И вот, государь мой, живу я у этого вельможи, имя которого называть здесь не отважусь, не могу, а почему — известно тебе, так что не прогневайся. Всякое может случиться с этим посланием, а коли что — не сносить мне моей головы. Скажу только, что и ты об этом пане хорошо наслышан, потому что в Речи Посполитой он занимает высокое место и слово его здесь немало значит. С королём Сигизмундом он беседует почти как равный с равным. Потому что я сам не раз бывал свидетелем их встречи и своими ушами слышал их разговоры. Правда, не всё я понимал в беседе, поскольку употребляют они большей частью латынь, а я сам ещё не совсем её усвоил и в беглом её виде за ней не поспеваю. Но чтобы утверждать то, что утверждаю, — достаточно было бы даже просто видеть лица высоких собеседников.
Сейчас я щеголяю совсем не в том наряде, в котором был представлен моему покровителю в Киеве, но в таком убранстве, в каком принято ходить здесь очень богатым шляхтичам, а не засцянковой шляхте, как говорят здесь о бедных дворянах. Только о своём содержании теперь я забочусь сам. У меня теперь собственные имения, доходов с которых достаточно для моих нужд. Состояние моё к тому же увеличилось недавно после моего участия в войне против крымских татар-нехристей, вторгшихся в пределы Речи Посполитой неподалёку от здешней крепости под названием Каменец. По московскому нашему обычаю, я не стал прятаться за чужие спины и не ударил лицом в грязь. Я смело бросился на врага впереди отряда королевских драгун. И вообще, всё войско под водительством моего пана одержало довольно дельную победу. Правда, она не такая знаменитая, чтобы слава о ней разнеслась по другим государствам, но взяли мы много пленных. А мой пан вообразил себя после неё чуть ли не Александром Македонским, — наверное, и в московских книгах о том эллинском молодчике можно прочитать.
А сейчас опишу дела в Польше.
Мой теперешний господин до сих пор не может насытить себя расспросами и моими ответами о здоровье нашего царя-батюшки. Потому что здесь постоянно ходят слухи о его болезнях, да продлит Бог его годы до глубокой старости, на благо всем нам. Но не раз даже появлялись здесь уведомления, будто государь наш преставился, будто его убили недруги. А ещё мой теперешний господин мечтает услышать что-то правдивое о появлении царевича Димитрия, который-де избежал смерти в Угличе, остался жив, а вместо него похоронили кого-то иного. И надобно сказать, господин мой Димитрий Иванович, что подобным глупым слухам здесь верят почти все поголовно и что такие слухи здесь рождаются чересчур часто, почти каждый месяц.
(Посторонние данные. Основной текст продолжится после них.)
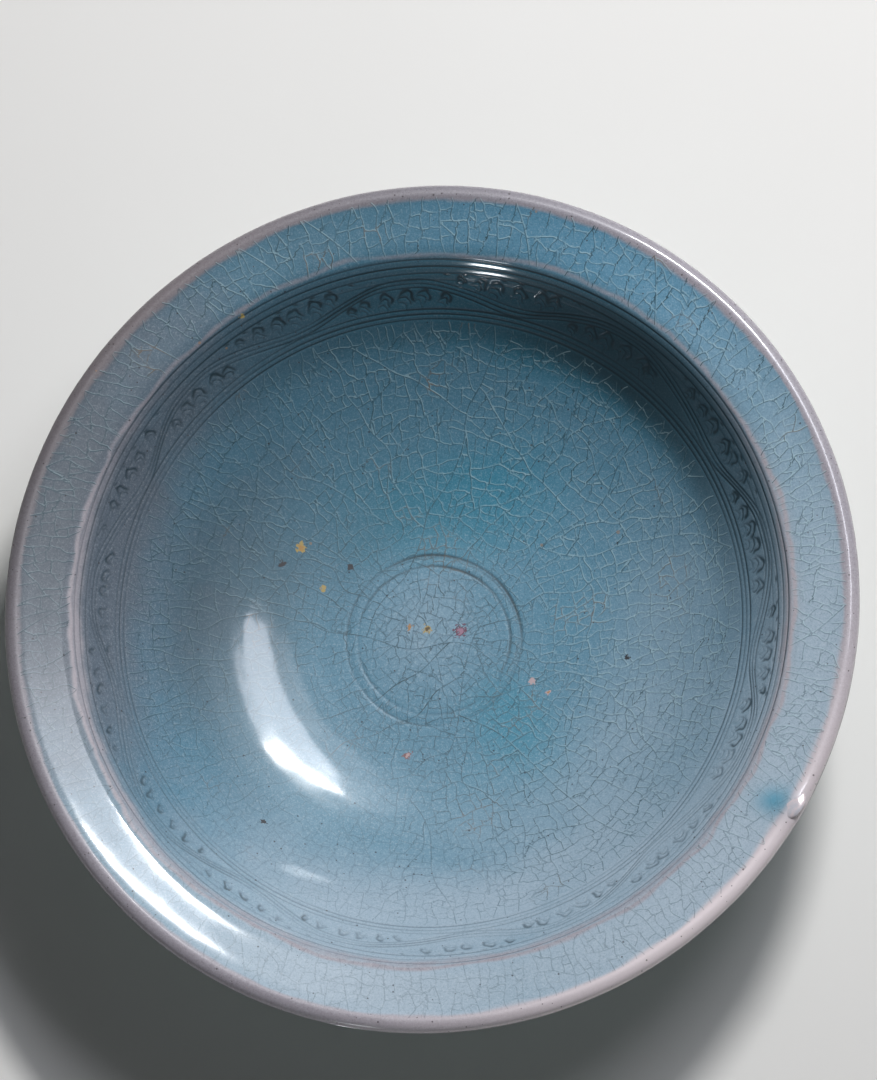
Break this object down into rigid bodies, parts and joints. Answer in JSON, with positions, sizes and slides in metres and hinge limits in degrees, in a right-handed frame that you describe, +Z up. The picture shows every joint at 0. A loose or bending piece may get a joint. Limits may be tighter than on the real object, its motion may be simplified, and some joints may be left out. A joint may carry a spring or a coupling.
{
  "type": "celadon dish",
  "caption": "Large round stoneware dish with a flanged rim and rolled lip, a deep well with comb-cut rings, a turned foot ring and thick crackled celadon glaze.",
  "frame": {"origin": "middle of the plane that the foot ring stands on", "axes": "+Z up along the axis that the dish was thrown on, out of its open side; +Y is the top of the dish as it is pictured, propped up"},
  "size_m": [0.2998, 0.2998, 0.0717],
  "materials": {
    "stoneware": "matt fired clay, reddish brown at the bare foot",
    "inside_glaze": "glossy blue-green celadon glaze, crackled",
    "outside_glaze": "glossy blue-green celadon glaze, crackled",
    "kiln_grit": "kiln grit skinned over with thin glaze"
  },
  "bodies": {
    "root": {"stoneware_body": "stoneware", "inside_glaze_coat": "inside_glaze", "outside_glaze_coat": "outside_glaze", "kiln_lump": "kiln_grit"}
  },
  "joints": []
}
Иногда они кажутся настолько правдоподобными, что я даже не знаю, как на них возражать, потому что в таких случаях мой господин обращается ко мне с вопросами в первую очередь. Однако человек он умный, и убедить его в чём-то могло бы только что-то очень уж неопровержимое. В глубине души, кажется мне, он уверен, что царевича Димитрия действительно нет в живых, но для того дела, которое не даёт моему пану покоя, совершенно безразлично, явится ли здесь настоящий царевич или же придёт ловкий и богомерзкий обманщик. А дело это — подчинить нашу Русь польскому королю, подчинить нашу веру католической. Потому что здешние паны ни во что ставят веру православных людей в черкасских землях, подвластных им. Они называют её холопской, схизматской. Как будто холопы черкасские веруют не в того же Христа. Такие паны, как мой господин, готовы в любое время, думаю, поддержать ловкого обманщика.